At this point in our history, it’s pretty safe to assume that Bejeweled has more clones than George Lucas’ galactic empire. That’s assuming Bejeweled itself isn’t a clone of some unfortunate puzzler pushed into obscurity. While Time Machine is, strictly speaking, not a Bejeweled clone, it borrows a lot from Pop Cap games like Zuma and Bejeweled and adds its own bizarre twist on things. On a personal level, I admit to being a bit of addict when it comes to match-3 puzzlers. They are a bit of a guilty pleasure and I can get very quickly absorbed into a casual bout of swapping tiles and demolishing gems. Such games don’t even have to be particularly special to get me going which makes Rogue Pilot’s inability to hook me all the more significant.
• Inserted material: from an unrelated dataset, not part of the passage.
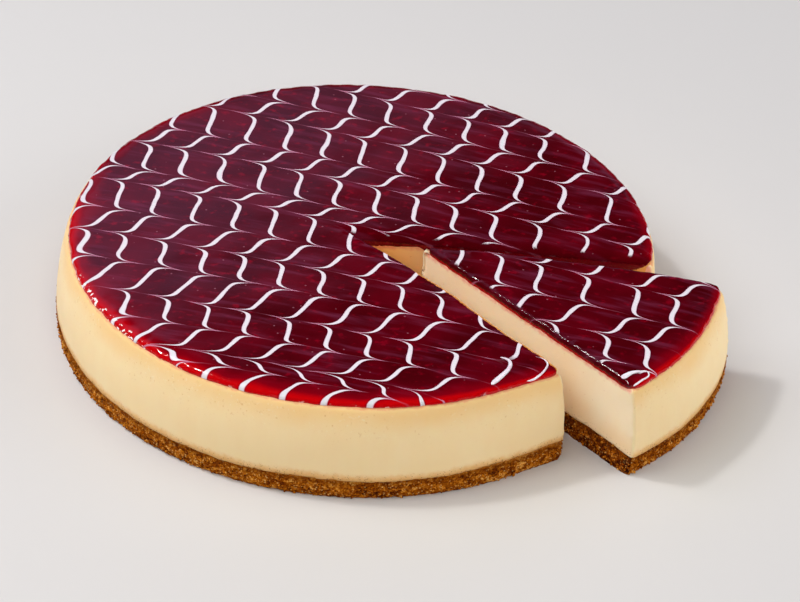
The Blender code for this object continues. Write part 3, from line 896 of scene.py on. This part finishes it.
def bead(name, plan, route, width, height, look):
    """A thick end of a piped line: an ellipse carried along a smooth route through the given points on
    the glaze, which swells from its thin start and is rounded off at its end."""
    route = np.array(route) * MM
    knots = np.concatenate([[0], np.cumsum(np.hypot(*np.diff(route, axis=0).T))])
    t = np.linspace(0, 1, 36)
    path = np.stack([np.interp(t, knots / knots[-1], route[:, i]) for i in (0, 1)], axis=1)
    for _ in range(12):
        path[1:-1] += 0.5 * ((path[:-2] + path[2:]) / 2 - path[1:-1])
    path += CAKE_AXIS
    solid = 2 * path - np.stack(eased(plan, path[:, 0], path[:, 1], 0.0), axis=1)
    tangent = np.gradient(path, axis=0)
    tangent /= np.linalg.norm(tangent, axis=1, keepdims=True)
    half = width / 2 * MM * np.sqrt(np.clip(1 - (2 * t - 1) ** 6, 0.0, 1)) * (0.4 + 0.6 * t)
    around = np.linspace(0, math.tau, 14, endpoint=False)
    across = half[:, None] * np.cos(around)
    x = path[:, :1] - tangent[:, 1:] * across
    y = path[:, 1:] + tangent[:, :1] * across
    gap = GLAZE_RADIUS - np.hypot(solid[:, 0] - plan.axis[0], solid[:, 1] - plan.axis[1])
    ground = FILLING_TOP + (GLAZE_TOP - FILLING_TOP) * rim_height(gap)[:, None]
    z = ground - 0.1 * MM + half[:, None] / (width / 2) * height * np.sin(around)
    made = skin(name, x[:, ::-1], y[:, ::-1], z[:, ::-1], look)


# ---- Camera, light and floor


def soft_box(name, direction, distance, size, power, colour, mirrored=False):
    """A rectangular studio light that hangs in this direction from the cake and is turned to it. Only
    the mirrored ones show in the glaze."""
    light = bpy.data.lights.new(name, "AREA")
    light.shape = "RECTANGLE"
    light.size, light.size_y = size
    light.energy = power
    light.color = colour
    made = bpy.data.objects.new(name, light)
    made.location = Vector(direction).normalized() * distance
    made.rotation_euler = (-Vector(direction)).to_track_quat("-Z", "Y").to_euler()
    made.visible_glossy = mirrored
    bpy.context.collection.objects.link(made)


def camera():
    """The viewpoint: its height over the table as an angle, its distance, and small turns."""
    elevation, distance, aim_height = math.radians(34.438), 1.4946, 0.0204
    yaw, pitch, roll = math.radians(-0.6935), math.radians(-0.3744), math.radians(2.3713)
    turn = (Matrix.Rotation(math.pi / 2 - elevation, 3, "X") @ Matrix.Rotation(yaw, 3, "Y")
            @ Matrix.Rotation(pitch, 3, "X") @ Matrix.Rotation(roll, 3, "Z"))
    lens = bpy.data.cameras.new("view")
    lens.lens, lens.sensor_width = 159.42, 36.0
    made = bpy.data.objects.new("view", lens)
    made.location = (CAKE_AXIS[0], CAKE_AXIS[1] - distance * math.cos(elevation),
                     aim_height + distance * math.sin(elevation))
    made.rotation_euler = turn.to_euler()
    bpy.context.collection.objects.link(made)
    bpy.context.scene.camera = made


def surround():
    """The room: dark but for a soft glow behind on the left, up to a slanting edge, which the glaze
    mirrors as a haze over its left and far part. It fades towards the horizon and the front."""
    world = bpy.data.worlds.new("surround")
    world.use_nodes = True
    nodes = Nodes(world.node_tree)
    right, far, up = nodes.split(nodes.node("TexCoord", out="Generated"))
    slant = right * 69 + (up - 0.5635) * 102 + 1.8
    haze = slant.rise(3.0, -4.0) * far.rise(0.0, 0.5) * up.rise(0.18, 0.42)
    haze = haze * (up.rise(0.505, 0.55) * 0.45 + 0.55)
    colour = nodes.blend(haze, (0.012, 0.011, 0.014, 1), (0.46, 0.34, 0.64, 1))
    nodes.give(world.node_tree.nodes["Background"].inputs["Color"], colour)
    bpy.context.scene.world = world


def studio():
    """Pale floor, the room, and soft boxes: the main one high on the left, a small spark that the glaze
    mirrors, and fills all round."""
    look = Look("pale_floor", {"Roughness": 0.55, "Base Color": paint(216, 214, 212)})
    mesh = bpy.data.meshes.new("floor")
    mesh.from_pydata([(-4, -4, 0), (4, -4, 0), (4, 4, 0), (-4, 4, 0)], [], [(0, 1, 2, 3)])
    mesh.materials.append(look.material)
    floor = bpy.data.objects.new("floor", mesh)
    bpy.context.collection.objects.link(floor)
    surround()
    bpy.context.scene.view_settings.view_transform = "Standard"
    soft_box("high_left", (-0.58, -0.05, 0.79), 1.5, (1.2, 0.9), 13, (0.97, 0.99, 1.0))
    soft_box("spark", (-0.5, 0.1, 0.85), 1.5, (0.15, 0.11), 6, (1.0, 0.99, 0.97), True)
    soft_box("front_high", (-0.1, -0.74, 0.67), 1.7, (1.4, 0.7), 9.7, (1.0, 0.97, 0.91))
    soft_box("right_wide", (0.85, -0.2, 0.45), 1.6, (1.6, 1.0), 12, (1.0, 0.98, 0.95))
    soft_box("back_right", (0.75, 0.7, 0.2), 1.9, (1.6, 0.35), 17, (0.9, 0.95, 1.0))
    soft_box("back_left", (-0.35, 0.95, 0.22), 1.9, (2.4, 0.35), 4, (0.9, 0.95, 1.0))


def main():
    """Everything in the scene: viewpoint, studio, then the layers, the loose crumbs and the ends."""
    camera()
    studio()
    crumb, cream, white = crumb_look(), cream_look(), icing_look()
    moved = (*SLICE_POINT, *SLICE_CAME_FROM)
    whole = (PIPED, PULLED_RIGHT, PULLED_LEFT)
    part = (SLICE_PIPED, SLICE_PULLED_RIGHT, SLICE_PULLED_LEFT)
    cake_glaze = glaze_look("raspberry_glaze", 0.0, (*CAKE_AXIS, 0.0, 0.0), whole, 0.25, 3.0 * MM)
    slice_glaze = glaze_look("raspberry_glaze_slice", SLICE_TURN, moved, part, 1.0, 0.0)
    for name, plan, look, loose in (("cake", CAKE, cake_glaze, 2600), ("slice", SLICE, slice_glaze, 900)):
        glaze(f"{name}_glaze_set", plan, look, f"{name}_glaze")
        filling(f"{name}_filling_baked", plan, cream, f"{name}_filling")
        side = crumb_base(f"{name}_crust", plan, crumb, f"{name}_crumb_base")
        crumbs(f"{name}_crumbs", side, loose, crumb, 7)
    for name, plan, route, width, height in ENDS:
        bead(name, plan, route, width, height, white)


main()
Much like Bejeweled, the game consists of a grid of various colored gems. Matching 3 or more of the same color causes the gems to explode and, naturally, more fall in to replace them. So far it sounds the same as the Pop Cap classic, doesn’t it? The difference here is that you cannot swap gem tiles. Instead, you target a gem with a cursor and replace it was the color indicated on the gem canon located at the bottom of the screen. The canon color can be toggled among 3 available to you. Canon color availability changes depending on the color you’ve displaced on the board. Block gems can not change color, nor can colored gems that are infused with bonus stones or power-ups. The point of the game is to achieve the set target score before time runs out. If this all sounds dull, that would be because it really is. Despite a variety of different power-ups that can help rack up the multipliers, there aren’t any notable features that can can really differentiate Time Machine from the already saturated match-3 puzzle genre. Furthermore, as you progress, meeting the allocated time becomes more and more difficult as the game compels you to alter gem colors in rapid fashion. Yet this seems to be at odds with the mechanic of adjusting the canon color. Therefore, to meet the time limits, its often best to forget about changing the canon color and sticking to the one that is automatically assigned as much as possible, ultimately resulting in an overall stale and generic experience.
Upon completing a handful of levels, players will be faced with one of the most absurd bonus levels I’ve ever seen. At this point, it is worth noting that Time Machine’s inconsequential story revolves around…you guessed it, time travel. Based on this premise, the various level sets or worlds are labeled as past epochs such as the Stone age or the Bronze age etc. This doesn’t influence much beyond the puzzle’s background image, but this image does become more central in the bonus stages. These stages consist of pictures of modern day objects such as light bulbs, screwdrivers or even trains scattered around the scenic background image corresponding to the specific age. The point is to locate these out-of-place objects and shoot them with the canon cursor. If this sounds a bit odd then wait till you actually see it. Considering the game allows you to skip these levels suggests that even the game designers found it difficult to take these segments seriously. That said though, despite their truly bizarre nature, these levels are all that distinguishes Time Machine from the heaps of sub-par puzzle games on the market today…and that is quite sad, for lack of a better word.
Arguably even more bizarre than the bonus levels is that mood indicator on the bottom right of the screen. There you will see a short live-action video loop of of a person who’s general mood serves as an indication of how well or badly you are performing. For example, for the majority of my time with the game, the woman would shake here head in disdain. I once caught her smiling but that faded into a weary yawn rather quickly. How appropriate.
While Time Machine is hardly the worst puzzle game I’ve ever played, I find it difficult to recommend to anyone, especially with superior similar games available on every gaming platform being sold on the market today.